A function to parse XML files and fragments (i.e. external general parsed entities). The functions takes two arguments: the first one is the string to be parsed and the second argument is a flags string (eEdDsSlLwWfF]*(;[\p{L}]*)?) selecting the options described below.
The convention for the flags is that a lower-case letter enables an option and the corresponding upper-case letter disables it; specifying both is an error; specifying neither leaves it implementation-defined whether the option is enabled or disabled. Specifying the same option twice is not an error, but specifying inconsistent options (for example "eE") is a dynamic error. The options are:
- eE - enables or disables processing of XML external entities. If the option is enabled, the input must conform to the syntax extParsedEnt (production [78] in XML 1.0, see Well-Formed Parsed Entities). The result of the function call is a list of nodes corresponding to the top-level components of the content of the external entity: that is, elements, processing instructions, comments, and text nodes. CDATA sections and character references are expanded, and adjacent characters are merged so the result contains no adjacent text nodes. If this option is enabled, none of the options d, s, or l may be enabled. If the option is disabled, the input must be a well-formed XML document conforming to the Document production (production [1] in XML 1.0).
- dD - enables or disables DTD-based validation. If this option is enabled and the input references a DTD, then the input must be a well-formed and DTD-valid XML document. If the option is enabled and the input does not reference a DTD then the option is ignored. If the option is disabled, the input is not required to reference a DTD and if it does reference a DTD then the DTD is ignored for validation purposes (though it will still be read for purposes such as expanding entity references and identifying ID attributes).
- sS - enables or disables strict XSD-based validation. If this option is enabled, the result is equivalent to processing the input with the option disabled, and then copying the result using the XQuery "validate strict" expression.
- lL - enables or disables lax XSD-based validation. If this option is enabled, the result is equivalent to processing the input with the option disabled, and then copying the result using the XQuery "validate lax " expression.
- wW - enables or disables whitespace stripping. If the option is enabled, any whitespace-only text nodes that remain after any DTD-based or XSD-based processing are stripped from the input; if it is disabled, such whitespace-only text nodes are retained.
- fF - enables or disables fatal error processing. If fatal error processing is enabled, then any failure to parse the input in the manner requested results in a dynamic error. If fatal error processing is disabled, then any failure to parse the input (and also, in the case of fn:doc, a failure to obtain the input by dereferencing the supplied URI) results in the function returning an empty sequence and raising no error.
- $xml-string The string that holds the XML to be parsed.
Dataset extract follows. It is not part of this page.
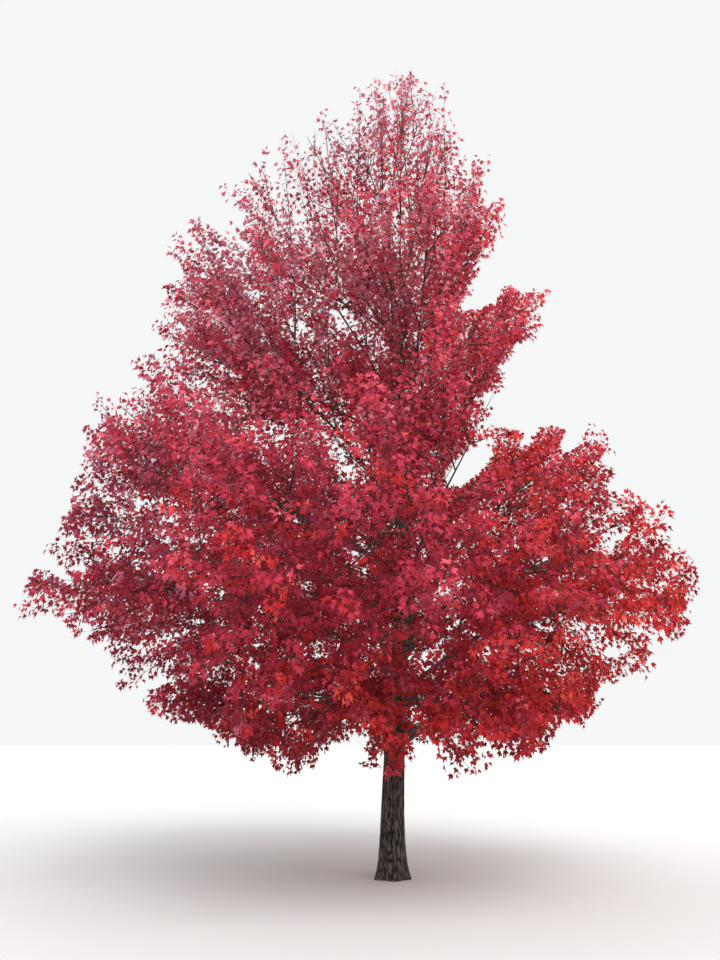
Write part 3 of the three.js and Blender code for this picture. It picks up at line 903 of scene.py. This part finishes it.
# Furrows where two layers of smooth noise cancel out: (1 - |broad + fine / 2| / width)^sharpness.
def grooveAt(places):
    broad, fine = bark["plates"]
    ridges = np.abs(smoothNoise(places * broad, bark["seed"])
                    + 0.5 * smoothNoise(places * fine, bark["seed"] + 1))
    return (1 - np.clip(ridges / bark["width"], 0, 1)) ** bark["sharpness"]


# The corners of a ring by number, and the one beside each.
def ringPairs(sides):
    here = np.arange(sides)
    return here, (here + 1) % sides


# Two triangles for every cell between neighbouring rings.
def ringFaces(rings, sides):
    ring = np.arange(rings - 1)[:, None] * sides
    here, beside = ringPairs(sides)
    lower = np.stack([ring + here, ring + beside, ring + sides + beside], axis=-1)
    higher = np.stack([ring + here, ring + sides + beside, ring + sides + here], axis=-1)
    return np.concatenate([lower.reshape(-1, 3), higher.reshape(-1, 3)])


# Tubes along paths: rings of corners at middle + radius (cos a side + sin a cross), closed by a
# point at the tip and a flat fan at the root. Furrows are cut as a share of the radius.
def tubes(paths, radii, sides, furrow=0.0):
    count, steps = paths.shape[:2]
    ways = unit(np.gradient(paths, axis=1))
    overall = unit(paths[:, -1] - paths[:, 0])
    fixed = unit(np.cross(overall, up) + np.array([10, 20, 0]) * nudge)
    side = unit(fixed[:, None] - np.sum(fixed[:, None] * ways, axis=-1, keepdims=True) * ways)
    cross = np.cross(ways, side)
    angle = np.linspace(0, 2 * math.pi, sides, endpoint=False)[None, None, :, None]
    outward = np.cos(angle) * side[:, :-1, None] + np.sin(angle) * cross[:, :-1, None]
    radius = radii[:, :-1, None]
    groove = np.zeros(outward.shape[:3])
    if furrow:
        step = np.linalg.norm(np.diff(paths, axis=1), axis=2)
        far = (np.cumsum(step, axis=1) - step)[..., None]
        groove = grooveAt(np.stack([np.cos(angle[..., 0]) * radius, np.sin(angle[..., 0]) * radius,
                                    np.broadcast_to(far * bark["length"], groove.shape)], axis=-1)
                          + np.arange(count)[:, None, None, None])
    rings = paths[:, :-1, None] + (radius * (1 - furrow * groove))[..., None] * outward
    places = np.concatenate([rings.reshape(count, -1, 3), paths[:, -1:]], axis=1)
    here, beside = ringPairs(sides)
    last = (steps - 2) * sides
    tip = np.stack([last + here, last + beside, np.full(sides, last + sides)], axis=-1)
    root = np.array([(0, step + 1, step) for step in range(1, sides - 1)])
    faces = np.concatenate([ringFaces(steps - 1, sides), tip, root])
    each = places.shape[1]
    triangles = (faces[None] + (np.arange(count) * each)[:, None, None]).reshape(-1, 3)
    grooves = np.concatenate([groove.reshape(count, -1), np.zeros((count, 1))], axis=1)
    return places.reshape(-1, 3), triangles, grooves.ravel()


# Several meshes as one: places, triangles that count on from mesh to mesh, and grooves.
def joined(parts):
    places, triangles, grooves = zip(*parts)
    starts = np.cumsum([0] + [len(part) for part in places[:-1]])
    triangles = [faces + start for faces, start in zip(triangles, starts)]
    return np.concatenate(places), np.concatenate(triangles), np.concatenate(grooves)


# Bark from dark to pale by stretched noise, lowered by the depth of the groove at that place,
# which paints shade into the furrows.
def barkMaterial(name, low, high):
    material, tree, shader = newMaterial(name, {"Roughness": bark["roughness"],
                                                "Specular IOR Level": bark["specular"]})
    place = addNode(tree, "TexCoord")
    stretch = addNode(tree, "Mapping", {"Scale": bark["grainStretch"]})
    grain = addNode(tree, "TexNoise", bark["grain"])
    groove = addNode(tree, "Attribute")
    groove.attribute_name = "groove"
    # painted shade: the groove's depth lowers the colour in the furrows
    shadeInFurrows = addNode(tree, "Math", {1: -bark["furrowShade"]}, "MULTIPLY_ADD")
    ramp = addNode(tree, "ValToRGB")
    for element, spot, colour in zip(ramp.color_ramp.elements, bark["contrast"], (low, high)):
        element.position = spot
        element.color = (*colour, 1)
    relief = addNode(tree, "Bump", bark["relief"])
    linkAll(tree, (place, "Object", stretch, "Vector"), (stretch, "Vector", grain, "Vector"),
            (groove, "Fac", shadeInFurrows, 0), (grain, "Fac", shadeInFurrows, 2), (shadeInFurrows, "Value", ramp, "Fac"),
            (ramp, "Color", shader, "Base Color"), (grain, "Fac", relief, "Height"),
            (relief, "Normal", shader, "Normal"))
    return material


trunkWood = {
    "around": 200,
    "rings": 380,
    "gather": 1.45,  # how much closer the rings stand towards the foot
    "furrow": 0.0090,  # depth of the furrows at the foot
    "furrowFade": 2.6,  # height over which they fade
    "leastFurrow": 0.0006,
    "rough": 0.0012,  # how far the surface is rough everywhere, and how often in a metre
    "roughness": (180, 180, 600),
    # The trunk's colours are darker than the limbs': partly its own older bark, partly painted
    # shade of the lower trunk under the crown.
    "dark": (0.016, 0.011, 0.009),
    "pale": (0.150, 0.122, 0.104),
}


# The trunk's corners on rings that gather at the foot: middle + (radius - depth x groove + rough)
# (cos a, sin a, 0). Both ends are closed by a fan.
def buildTrunk():
    rings, around = trunkWood["rings"], trunkWood["around"]
    share = np.linspace(0, 1, rings)
    height = (trunk["fork"] * share ** trunkWood["gather"])[:, None]
    angle = np.linspace(0, 2 * math.pi, around, endpoint=False)[None]
    plain = trunkRadius(height, angle)
    surface = np.stack([np.cos(angle) * plain, np.sin(angle) * plain,
                        np.broadcast_to(height, plain.shape) * bark["length"]], axis=-1)
    fading = np.exp(-height / trunkWood["furrowFade"])
    depth = trunkWood["furrow"] * fading + trunkWood["leastFurrow"]
    groove = grooveAt(surface)
    rough = smoothNoise(surface * trunkWood["roughness"], bark["seed"] + 2)
    radius = plain - depth * groove + trunkWood["rough"] * rough
    side = np.stack([np.cos(angle), np.sin(angle), np.zeros_like(angle)], axis=-1)
    places = trunkCentre(height[:, 0])[:, None] + radius[..., None] * side
    top = trunkCentre(trunk["fork"]) + up * trunk["cap"]
    places = np.concatenate([places.reshape(-1, 3), [trunkCentre(0.0)], [top]])
    here, beside = ringPairs(around)
    count = rings * around
    last = count - around
    foot = np.stack([np.full(around, count), beside, here], axis=-1)
    cap = np.stack([np.full(around, count + 1), last + here, last + beside], axis=-1)
    triangles = np.concatenate([ringFaces(rings, around), foot, cap])
    return meshPiece("trunk_bark", places, triangles,
                     [barkMaterial("trunk bark", trunkWood["dark"], trunkWood["pale"])],
                     grooves=np.concatenate([groove.ravel(), [0, 0]]))


trunkPiece = buildTrunk()
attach(trunkPiece, "root")
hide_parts("trunk")
print("trunk built")


limbWood = {
    "sides": 20,
    "rings": 84,
    "furrow": 0.085,  # depth of the furrows, as a share of the radius
    "tipRadius": 0.0045,
    "taper": 0.65,
    "collar": 0.55,
    "collarLength": 0.110,
    "forkWidth": 0.42,  # a fork's radius at its root, as a share of the limb's
    "forkSides": 6,
    "dark": (0.050, 0.036, 0.030),
    "pale": (0.190, 0.145, 0.125),
}


# Limbs and forks as tubes: the radius falls to the tip's as the share along to the power taper,
# and swells at the root by 1 + collar e^(-length / collarLength), but not on the leader.
def buildLimbs():
    parts = []
    for tier in tiers:
        stems = evened(tier["stems"], limbWood["rings"])
        for paths, width, sides, furrow in (
                (stems, 1, limbWood["sides"], limbWood["furrow"]),
                (tier["forks"], limbWood["forkWidth"], limbWood["forkSides"], 0.0)):
            share = np.linspace(0, 1, paths.shape[1])[None]
            length = lengthsOf(paths)[:, None]
            falling = share ** limbWood["taper"]
            radii = between(tier["radius"] * width, limbWood["tipRadius"], falling)
            collar = 1 + limbWood["collar"] * np.exp(-share * length / limbWood["collarLength"])
            radii = radii * (1 if tier["name"] == "leader" else collar)
            parts.append(tubes(paths, np.broadcast_to(radii, paths.shape[:2]), sides, furrow))
    places, triangles, grooves = joined(parts)
    print("limbs_bark", len(triangles), "faces")
    return meshPiece("limbs_bark", places, triangles,
                     [barkMaterial("limb bark", limbWood["dark"], limbWood["pale"])],
                     grooves=grooves)


limbPiece = buildLimbs()
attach(limbPiece, "root")
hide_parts(*[name for tier in tiers for name in tier["boughs"] + tier["masses"]])
print("limbs built")


twigWood = {
    "kinds": {"branches": (0.0090, 4), "twigs": (0.0026, 3)},  # radius at the root, and sides
    "tip": 0.35,  # the radius at the tip, as a share of it
    "colour": (0.060, 0.030, 0.027),
    "grain": {"Scale": 160, "Detail": 3},
    "sheen": {"To Min": 0.55, "To Max": 0.90},
    "relief": {"Strength": 0.5, "Distance": 0.001},
}


# Young wood: one colour, with a fine grain in its relief and in its sheen.
def twigMaterial():
    material, tree, shader = newMaterial("twig bark", {"Base Color": (*twigWood["colour"], 1)})
    place = addNode(tree, "TexCoord")
    grain = addNode(tree, "TexNoise", twigWood["grain"])
    sheen = addNode(tree, "MapRange", twigWood["sheen"])
    relief = addNode(tree, "Bump", twigWood["relief"])
    linkAll(tree, (place, "Object", grain, "Vector"), (grain, "Fac", sheen, "Value"),
            (sheen, "Result", shader, "Roughness"), (grain, "Fac", relief, "Height"),
            (relief, "Normal", shader, "Normal"))
    return material


# Branches and twigs as tubes that taper evenly to the tip's share.
def buildTwigs():
    parts = []
    for tier in tiers:
        for kind, (radius, sides) in twigWood["kinds"].items():
            paths = tier[kind]
            radii = radius * between(1, twigWood["tip"], np.linspace(0, 1, paths.shape[1]))
            parts.append(tubes(paths, np.broadcast_to(radii, paths.shape[:2]), sides))
    places, triangles, _ = joined(parts)
    return meshPiece("twigs_wood", places, triangles, [twigMaterial()])


twigPiece = buildTwigs()
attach(twigPiece, "root")
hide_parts(*[name for tier in tiers for name in tier["masses"]])
print("twigs built,", len(twigPiece.data.polygons), "faces")

# The leaves of a tier are one piece, or several where they would be too many for one.
firstOwner = 0
for tier in tiers:
    *leaves, parent = leavesOn(tier)
    tintsOfLeaves = tintOf(tier)[parent]
    limbOf = tier["twigOwner"][parent] - firstOwner
    groups = np.array_split(np.arange(len(tier["masses"])), tier["pieces"])
    for number, group in enumerate(groups):
        name = "leaves_" + tier["name"] + (f"_{number + 1}" if len(groups) > 1 else "")
        mine = np.isin(limbOf, group)
        piece = leafMesh(name, [part[mine] for part in leaves], tintsOfLeaves[mine])
        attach(piece, "root")
        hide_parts(*[tier["masses"][index] for index in group])
    firstOwner += len(tier["masses"])
print("leaves built")


studio = {
    "floorRadius": 260.0,
    "floorSides": 96,
    "floorColour": (0.80, 0.795, 0.785),
    "floorRoughness": 0.9,
    "surround": (0.92, 0.925, 0.93),
    "sun": 1.9,
    "sunFrom": (24, 44),  # degrees of bearing from the camera's side, and of height
    "sunSoftness": 50,
}


# A pale floor, a disc with its corners at radius (cos a, sin a, 0), an even surround and one soft
# lamp.
def buildStudio():
    sides = studio["floorSides"]
    angle = np.linspace(0, 2 * math.pi, sides, endpoint=False)
    rim = studio["floorRadius"] * np.stack([np.cos(angle), np.sin(angle), 0 * angle], axis=-1)
    places = np.concatenate([rim, [(0, 0, 0)]])
    here, beside = ringPairs(sides)
    triangles = np.stack([np.full(sides, sides), here, beside], axis=-1)
    paper, _, _ = newMaterial("floor", {"Base Color": (*studio["floorColour"], 1),
                                        "Roughness": studio["floorRoughness"]})
    floor = meshPiece("floor", places, triangles, [paper], smooth=False)
    world = bpy.data.worlds.new("surround")
    world.use_nodes = True
    setSockets(world.node_tree.nodes["Background"], {"Color": (*studio["surround"], 1),
                                                     "Strength": 1.0})
    bpy.context.scene.world = world
    lamp = bpy.data.lights.new("soft light", "SUN")
    lamp.energy = studio["sun"]
    lamp.angle = math.radians(studio["sunSoftness"])
    soft = bpy.data.objects.new("soft light", lamp)
    bearing, height = studio["sunFrom"]
    soft.rotation_euler = (math.radians(90 - height), 0, math.radians(bearing))
    bpy.context.scene.collection.objects.link(soft)
    bpy.context.scene.view_settings.view_transform = "Standard"


buildStudio()
print("studio set")

print("cad", [list(np.round(corner, 3)) for corner in cadBox])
If empty, the function will return an empty sequence
- $options The options for the parsing
- The parsed XML as a document node or a list of nodes, or an empty sequence.
- zerr:ZXQD0003 The error will be raised if the options to the function are inconsistent.
- err:FODC0006 The error will be raised if the input string is not a valid XML document or fragment (external general parsed entity) or if DTD validation was enabled and the document has not passed it.
- err:XQDY0027 The error will be raised if schema validation was enabled and the input document has not passed it.
declare function parse-xml:parse-xml-fragment ( $xml-string as xs:string?, $base-uri as xs:string, $options as xs:string ) as node()*
Note: this function is included for backwards compatibility purposes. It is recommended that you use the parse-xml:parse() function instead.
A function to parse XML files and fragments. The behavior is the same as the parse-xml-fragment with two arguments.
- $xml-string The string that holds the XML to be parsed. If empty, the function will return an empty sequence
- $base-uri The baseURI that will be used as the baseURI for every node returned by this function.
- $options The options for the parsing (see parse-xml-fragment#2)
- The parsed XML as a document node or a list of nodes, or an empty sequence.
- zerr:ZXQD0003 The error will be raised if the options to the function are inconsistent.
- err:FODC0006 The error will be raised if the input string is not a valid XML document or fragment (external general parsed entity) or if DTD validation was enabled and the document has not passed it.
- err:XQDY0027 The error will be raised if schema validation was enabled and the input document has not passed it.
- err:FODC0007 This error will be raised if $base-uri parameter passed to the function is not a valid absolute URI.